■ **Information provided**

┏━━

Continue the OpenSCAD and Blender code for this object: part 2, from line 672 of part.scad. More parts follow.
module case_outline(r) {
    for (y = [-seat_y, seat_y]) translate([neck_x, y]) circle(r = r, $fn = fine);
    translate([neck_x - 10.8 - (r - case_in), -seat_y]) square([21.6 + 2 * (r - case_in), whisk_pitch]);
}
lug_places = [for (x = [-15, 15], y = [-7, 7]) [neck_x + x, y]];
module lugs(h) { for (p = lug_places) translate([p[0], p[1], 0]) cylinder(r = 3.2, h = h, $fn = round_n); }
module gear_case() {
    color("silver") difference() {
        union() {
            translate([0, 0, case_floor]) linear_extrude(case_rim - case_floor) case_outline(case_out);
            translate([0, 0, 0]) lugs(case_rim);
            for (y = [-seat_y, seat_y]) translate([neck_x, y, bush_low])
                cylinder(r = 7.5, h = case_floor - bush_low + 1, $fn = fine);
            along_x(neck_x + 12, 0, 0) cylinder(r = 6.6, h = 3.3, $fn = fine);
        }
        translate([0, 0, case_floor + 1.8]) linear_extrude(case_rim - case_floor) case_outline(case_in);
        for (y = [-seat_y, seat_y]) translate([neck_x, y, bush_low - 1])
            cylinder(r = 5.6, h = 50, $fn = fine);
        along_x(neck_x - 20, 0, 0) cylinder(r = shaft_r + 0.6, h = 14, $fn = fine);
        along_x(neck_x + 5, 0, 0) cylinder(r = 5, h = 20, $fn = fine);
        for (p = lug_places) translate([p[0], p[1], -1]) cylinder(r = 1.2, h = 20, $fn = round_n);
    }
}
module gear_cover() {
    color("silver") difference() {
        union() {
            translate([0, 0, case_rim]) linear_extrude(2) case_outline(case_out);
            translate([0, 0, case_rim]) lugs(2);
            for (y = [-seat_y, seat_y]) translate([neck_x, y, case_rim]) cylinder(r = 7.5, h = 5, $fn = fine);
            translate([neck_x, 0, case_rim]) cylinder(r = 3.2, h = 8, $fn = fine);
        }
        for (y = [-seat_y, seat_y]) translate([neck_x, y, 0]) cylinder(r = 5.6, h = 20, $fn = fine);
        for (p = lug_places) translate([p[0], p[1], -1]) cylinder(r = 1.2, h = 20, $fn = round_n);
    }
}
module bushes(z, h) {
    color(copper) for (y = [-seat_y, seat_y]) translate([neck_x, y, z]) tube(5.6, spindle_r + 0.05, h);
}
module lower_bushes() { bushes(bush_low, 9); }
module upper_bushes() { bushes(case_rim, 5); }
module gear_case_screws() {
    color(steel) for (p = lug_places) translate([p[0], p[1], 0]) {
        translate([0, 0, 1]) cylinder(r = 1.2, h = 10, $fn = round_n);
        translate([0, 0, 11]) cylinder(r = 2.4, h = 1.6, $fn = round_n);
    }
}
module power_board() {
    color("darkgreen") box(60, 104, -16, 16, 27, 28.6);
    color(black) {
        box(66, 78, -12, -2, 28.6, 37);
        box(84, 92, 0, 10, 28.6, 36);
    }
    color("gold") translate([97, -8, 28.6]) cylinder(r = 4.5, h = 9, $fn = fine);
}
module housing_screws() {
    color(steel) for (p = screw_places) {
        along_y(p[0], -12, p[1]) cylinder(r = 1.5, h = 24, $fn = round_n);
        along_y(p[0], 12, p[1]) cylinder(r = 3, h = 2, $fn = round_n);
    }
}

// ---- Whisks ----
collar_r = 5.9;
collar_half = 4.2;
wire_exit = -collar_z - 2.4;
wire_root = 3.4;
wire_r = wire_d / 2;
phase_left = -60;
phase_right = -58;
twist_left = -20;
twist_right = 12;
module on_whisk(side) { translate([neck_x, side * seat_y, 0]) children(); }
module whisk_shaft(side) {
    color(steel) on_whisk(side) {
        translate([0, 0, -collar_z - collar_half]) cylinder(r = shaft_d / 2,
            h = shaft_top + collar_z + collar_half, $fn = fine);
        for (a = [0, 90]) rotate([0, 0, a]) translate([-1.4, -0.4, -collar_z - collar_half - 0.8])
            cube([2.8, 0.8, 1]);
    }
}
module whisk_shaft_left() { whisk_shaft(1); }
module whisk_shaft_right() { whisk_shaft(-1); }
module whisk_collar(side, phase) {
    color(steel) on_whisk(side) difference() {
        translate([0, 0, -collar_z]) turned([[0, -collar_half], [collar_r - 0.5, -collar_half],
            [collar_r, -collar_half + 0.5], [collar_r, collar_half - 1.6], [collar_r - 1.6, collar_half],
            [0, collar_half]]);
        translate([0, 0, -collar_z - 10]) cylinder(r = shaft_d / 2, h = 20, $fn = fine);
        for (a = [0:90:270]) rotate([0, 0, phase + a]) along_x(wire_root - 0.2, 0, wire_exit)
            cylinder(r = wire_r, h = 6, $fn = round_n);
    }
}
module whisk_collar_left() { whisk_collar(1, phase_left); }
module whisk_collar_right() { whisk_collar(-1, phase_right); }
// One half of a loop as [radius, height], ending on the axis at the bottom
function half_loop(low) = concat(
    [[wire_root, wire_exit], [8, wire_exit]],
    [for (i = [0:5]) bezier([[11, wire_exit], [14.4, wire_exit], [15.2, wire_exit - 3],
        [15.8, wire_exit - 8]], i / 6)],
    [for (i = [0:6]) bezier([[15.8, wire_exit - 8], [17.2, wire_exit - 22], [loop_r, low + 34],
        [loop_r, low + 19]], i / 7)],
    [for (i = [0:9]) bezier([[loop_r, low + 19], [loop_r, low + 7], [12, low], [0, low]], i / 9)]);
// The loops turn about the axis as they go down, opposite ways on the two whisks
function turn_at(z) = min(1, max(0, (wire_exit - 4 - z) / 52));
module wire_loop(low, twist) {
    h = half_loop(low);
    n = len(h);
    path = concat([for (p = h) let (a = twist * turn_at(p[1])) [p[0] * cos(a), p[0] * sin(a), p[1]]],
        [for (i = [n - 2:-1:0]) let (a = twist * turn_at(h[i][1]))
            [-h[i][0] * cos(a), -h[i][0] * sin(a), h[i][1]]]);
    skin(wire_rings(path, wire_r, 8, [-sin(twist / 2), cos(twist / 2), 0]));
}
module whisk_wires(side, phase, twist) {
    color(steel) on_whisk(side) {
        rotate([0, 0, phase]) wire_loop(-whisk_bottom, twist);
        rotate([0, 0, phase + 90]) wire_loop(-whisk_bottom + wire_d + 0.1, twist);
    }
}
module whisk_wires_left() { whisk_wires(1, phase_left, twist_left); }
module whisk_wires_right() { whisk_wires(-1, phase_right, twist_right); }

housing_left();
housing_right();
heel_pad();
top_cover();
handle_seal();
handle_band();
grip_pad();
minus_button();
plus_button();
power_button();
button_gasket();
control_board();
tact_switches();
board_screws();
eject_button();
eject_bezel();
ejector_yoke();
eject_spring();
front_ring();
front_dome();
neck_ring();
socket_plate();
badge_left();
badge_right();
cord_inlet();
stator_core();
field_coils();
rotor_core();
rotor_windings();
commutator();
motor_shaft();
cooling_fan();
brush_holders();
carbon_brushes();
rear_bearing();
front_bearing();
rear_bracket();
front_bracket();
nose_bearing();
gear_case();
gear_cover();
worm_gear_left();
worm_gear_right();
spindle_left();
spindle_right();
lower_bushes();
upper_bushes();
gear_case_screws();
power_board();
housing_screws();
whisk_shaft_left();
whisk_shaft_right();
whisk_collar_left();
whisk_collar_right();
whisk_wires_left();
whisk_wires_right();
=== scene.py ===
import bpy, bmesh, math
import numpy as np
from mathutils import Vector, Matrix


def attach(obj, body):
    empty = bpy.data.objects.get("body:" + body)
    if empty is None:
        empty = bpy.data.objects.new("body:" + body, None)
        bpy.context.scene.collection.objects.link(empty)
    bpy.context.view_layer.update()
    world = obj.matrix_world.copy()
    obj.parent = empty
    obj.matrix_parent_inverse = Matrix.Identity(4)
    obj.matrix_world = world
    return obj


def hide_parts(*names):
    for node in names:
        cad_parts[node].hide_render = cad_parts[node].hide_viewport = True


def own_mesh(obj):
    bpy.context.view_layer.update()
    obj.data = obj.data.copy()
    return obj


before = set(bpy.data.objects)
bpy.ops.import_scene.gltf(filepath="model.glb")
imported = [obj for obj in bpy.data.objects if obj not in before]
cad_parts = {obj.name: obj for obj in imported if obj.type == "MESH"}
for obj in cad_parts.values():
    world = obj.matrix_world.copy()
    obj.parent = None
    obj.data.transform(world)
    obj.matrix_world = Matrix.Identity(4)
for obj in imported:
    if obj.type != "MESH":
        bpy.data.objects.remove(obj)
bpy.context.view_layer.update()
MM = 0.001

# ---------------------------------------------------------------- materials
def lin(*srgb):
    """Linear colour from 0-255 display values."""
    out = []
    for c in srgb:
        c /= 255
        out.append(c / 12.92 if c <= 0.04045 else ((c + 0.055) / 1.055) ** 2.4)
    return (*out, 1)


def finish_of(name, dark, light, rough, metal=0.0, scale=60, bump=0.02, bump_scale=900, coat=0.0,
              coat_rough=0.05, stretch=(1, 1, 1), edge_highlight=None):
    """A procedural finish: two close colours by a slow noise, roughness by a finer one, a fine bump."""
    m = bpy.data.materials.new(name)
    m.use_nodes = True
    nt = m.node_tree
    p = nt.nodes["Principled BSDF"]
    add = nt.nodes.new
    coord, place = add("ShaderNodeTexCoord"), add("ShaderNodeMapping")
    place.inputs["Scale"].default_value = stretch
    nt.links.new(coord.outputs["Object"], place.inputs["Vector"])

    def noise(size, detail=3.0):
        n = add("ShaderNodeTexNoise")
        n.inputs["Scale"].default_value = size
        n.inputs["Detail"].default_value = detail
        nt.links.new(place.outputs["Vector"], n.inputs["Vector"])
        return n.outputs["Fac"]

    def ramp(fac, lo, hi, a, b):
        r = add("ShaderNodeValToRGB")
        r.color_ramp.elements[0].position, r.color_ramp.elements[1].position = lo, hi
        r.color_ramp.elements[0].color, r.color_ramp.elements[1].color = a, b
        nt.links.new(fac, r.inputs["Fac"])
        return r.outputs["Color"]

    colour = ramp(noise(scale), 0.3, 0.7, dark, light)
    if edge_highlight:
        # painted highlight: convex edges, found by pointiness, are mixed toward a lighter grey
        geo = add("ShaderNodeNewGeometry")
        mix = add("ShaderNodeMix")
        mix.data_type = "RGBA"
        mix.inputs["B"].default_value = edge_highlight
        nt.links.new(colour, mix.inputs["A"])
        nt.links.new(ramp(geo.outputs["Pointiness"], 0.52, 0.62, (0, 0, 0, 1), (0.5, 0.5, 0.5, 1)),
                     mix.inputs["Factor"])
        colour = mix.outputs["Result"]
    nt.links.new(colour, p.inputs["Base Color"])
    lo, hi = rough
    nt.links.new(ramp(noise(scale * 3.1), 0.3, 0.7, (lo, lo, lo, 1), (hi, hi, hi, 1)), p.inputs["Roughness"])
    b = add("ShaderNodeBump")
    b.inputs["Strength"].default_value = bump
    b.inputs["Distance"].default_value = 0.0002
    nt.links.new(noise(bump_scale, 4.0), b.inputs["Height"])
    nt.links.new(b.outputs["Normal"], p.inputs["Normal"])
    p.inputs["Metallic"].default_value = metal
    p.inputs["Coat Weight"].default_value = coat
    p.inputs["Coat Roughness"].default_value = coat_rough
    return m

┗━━

■ **Work to be completed**
Extract exactly and only the span of lines that begins at the line containing "housing_left();" and ends at the line containing "obj.parent = None".

■ **Correct result**
housing_left();
housing_right();
heel_pad();
top_cover();
handle_seal();
handle_band();
grip_pad();
minus_button();
plus_button();
power_button();
button_gasket();
control_board();
tact_switches();
board_screws();
eject_button();
eject_bezel();
ejector_yoke();
eject_spring();
front_ring();
front_dome();
neck_ring();
socket_plate();
badge_left();
badge_right();
cord_inlet();
stator_core();
field_coils();
rotor_core();
rotor_windings();
commutator();
motor_shaft();
cooling_fan();
brush_holders();
carbon_brushes();
rear_bearing();
front_bearing();
rear_bracket();
front_bracket();
nose_bearing();
gear_case();
gear_cover();
worm_gear_left();
worm_gear_right();
spindle_left();
spindle_right();
lower_bushes();
upper_bushes();
gear_case_screws();
power_board();
housing_screws();
whisk_shaft_left();
whisk_shaft_right();
whisk_collar_left();
whisk_collar_right();
whisk_wires_left();
whisk_wires_right();
=== scene.py ===
import bpy, bmesh, math
import numpy as np
from mathutils import Vector, Matrix


def attach(obj, body):
    empty = bpy.data.objects.get("body:" + body)
    if empty is None:
        empty = bpy.data.objects.new("body:" + body, None)
        bpy.context.scene.collection.objects.link(empty)
    bpy.context.view_layer.update()
    world = obj.matrix_world.copy()
    obj.parent = empty
    obj.matrix_parent_inverse = Matrix.Identity(4)
    obj.matrix_world = world
    return obj


def hide_parts(*names):
    for node in names:
        cad_parts[node].hide_render = cad_parts[node].hide_viewport = True


def own_mesh(obj):
    bpy.context.view_layer.update()
    obj.data = obj.data.copy()
    return obj


before = set(bpy.data.objects)
bpy.ops.import_scene.gltf(filepath="model.glb")
imported = [obj for obj in bpy.data.objects if obj not in before]
cad_parts = {obj.name: obj for obj in imported if obj.type == "MESH"}
for obj in cad_parts.values():
    world = obj.matrix_world.copy()
    obj.parent = None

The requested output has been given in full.